* **Material provided**:
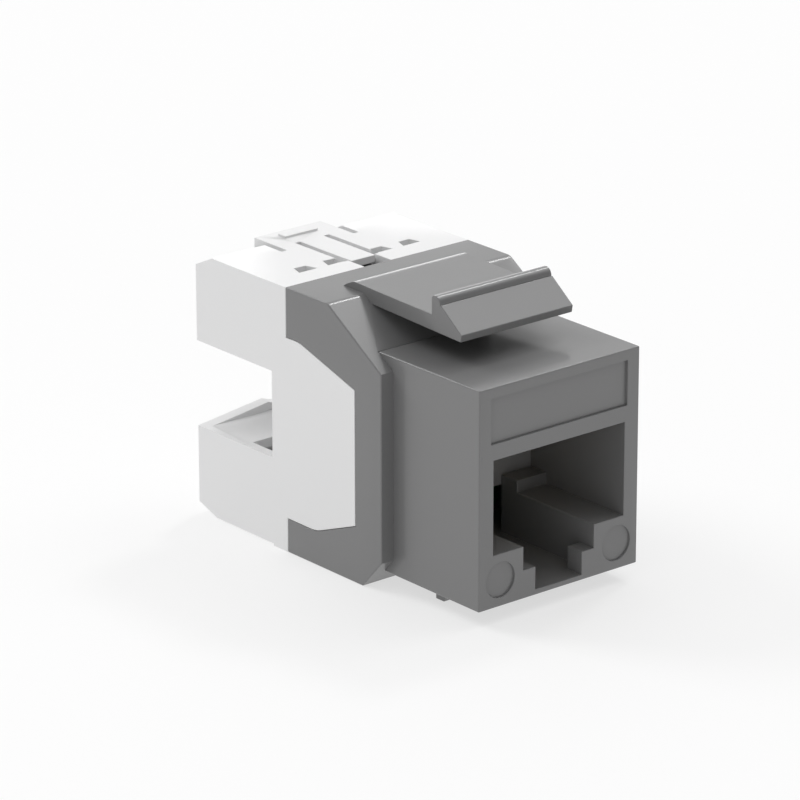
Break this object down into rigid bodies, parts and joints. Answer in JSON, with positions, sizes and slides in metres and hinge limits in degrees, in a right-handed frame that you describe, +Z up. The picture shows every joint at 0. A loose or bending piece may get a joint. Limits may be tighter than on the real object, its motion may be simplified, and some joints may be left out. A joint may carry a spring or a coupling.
{
  "type": "keystone jack",
  "caption": "Snap-in data jack with a modular plug port in a grey housing, a spring latch on top, and a white slide-on wire cap behind.",
  "frame": {"origin": "centre of the bounding box's underside, on the plane that the shroud, cap skirt and lug rest on", "axes": "+Y from the plug port to the cable end, +Z up towards the release latch, +X to the right as seen from the port"},
  "size_m": [0.0166, 0.0296, 0.0216],
  "materials": {
    "grey_plastic": "fine moulded, matt, mid grey",
    "insert_plastic": "fine moulded, matt, mid grey",
    "white_plastic": "fine moulded, matt, white",
    "board": "green lacquered laminate",
    "gold_wire": "gold-plated bronze",
    "plated_blade": "tin-plated bronze"
  },
  "bodies": {
    "jack_body": {"housing": "grey_plastic", "contact_carrier": "insert_plastic", "circuit_board": "board", "terminal_block": "insert_plastic", "contact_lead_1": "gold_wire", "contact_lead_2": "gold_wire", "contact_lead_3": "gold_wire", "contact_lead_4": "gold_wire", "contact_lead_5": "gold_wire", "contact_lead_6": "gold_wire", "contact_lead_7": "gold_wire", "contact_lead_8": "gold_wire", "wire_contact_1": "plated_blade", "wire_contact_2": "plated_blade", "wire_contact_3": "plated_blade", "wire_contact_4": "plated_blade", "wire_contact_5": "plated_blade", "wire_contact_6": "plated_blade", "wire_contact_7": "plated_blade", "wire_contact_8": "plated_blade"},
    "latch": {"release_latch": "grey_plastic"},
    "contact_springs": {"plug_contact_1": "gold_wire", "plug_contact_2": "gold_wire", "plug_contact_3": "gold_wire", "plug_contact_4": "gold_wire", "plug_contact_5": "gold_wire", "plug_contact_6": "gold_wire", "plug_contact_7": "gold_wire", "plug_contact_8": "gold_wire"},
    "cap": {"wire_cap": "white_plastic"},
    "cap_rocker": {"cap_release": "white_plastic"}
  },
  "joints": [
    {"name": "latch_press", "type": "hinge", "parent": "jack_body", "child": "latch", "pos_m": [0, -0.0009, 0.01923], "axis": [1, 0, 0], "range_deg": [0, 9], "stiffness_Nm_per_rad": 0.5},
    {"name": "contacts_lift", "type": "hinge", "parent": "jack_body", "child": "contact_springs", "pos_m": [0, -0.01195, 0.01231], "axis": [1, 0, 0], "range_deg": [0, 12], "stiffness_Nm_per_rad": 0.05},
    {"name": "cap_slide", "type": "slide", "parent": "jack_body", "child": "cap", "axis": [0, 1, 0], "range_m": [0, 0.012]},
    {"name": "rocker_press", "type": "hinge", "parent": "cap", "child": "cap_rocker", "pos_m": [0, 0.01115, 0.01886], "axis": [-1, 0, 0], "range_deg": [0, 5], "stiffness_Nm_per_rad": 0.2}
  ]
}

* **Instructions to follow**:
Identify and list each line with the word "joints".

* **Completed exercise**:
Break this object down into rigid bodies, parts and joints. Answer in JSON, with positions, sizes and slides in metres and hinge limits in degrees, in a right-handed frame that you describe, +Z up. The picture shows every joint at 0. A loose or bending piece may get a joint. Limits may be tighter than on the real object, its motion may be simplified, and some joints may be left out. A joint may carry a spring or a coupling.
  "joints": [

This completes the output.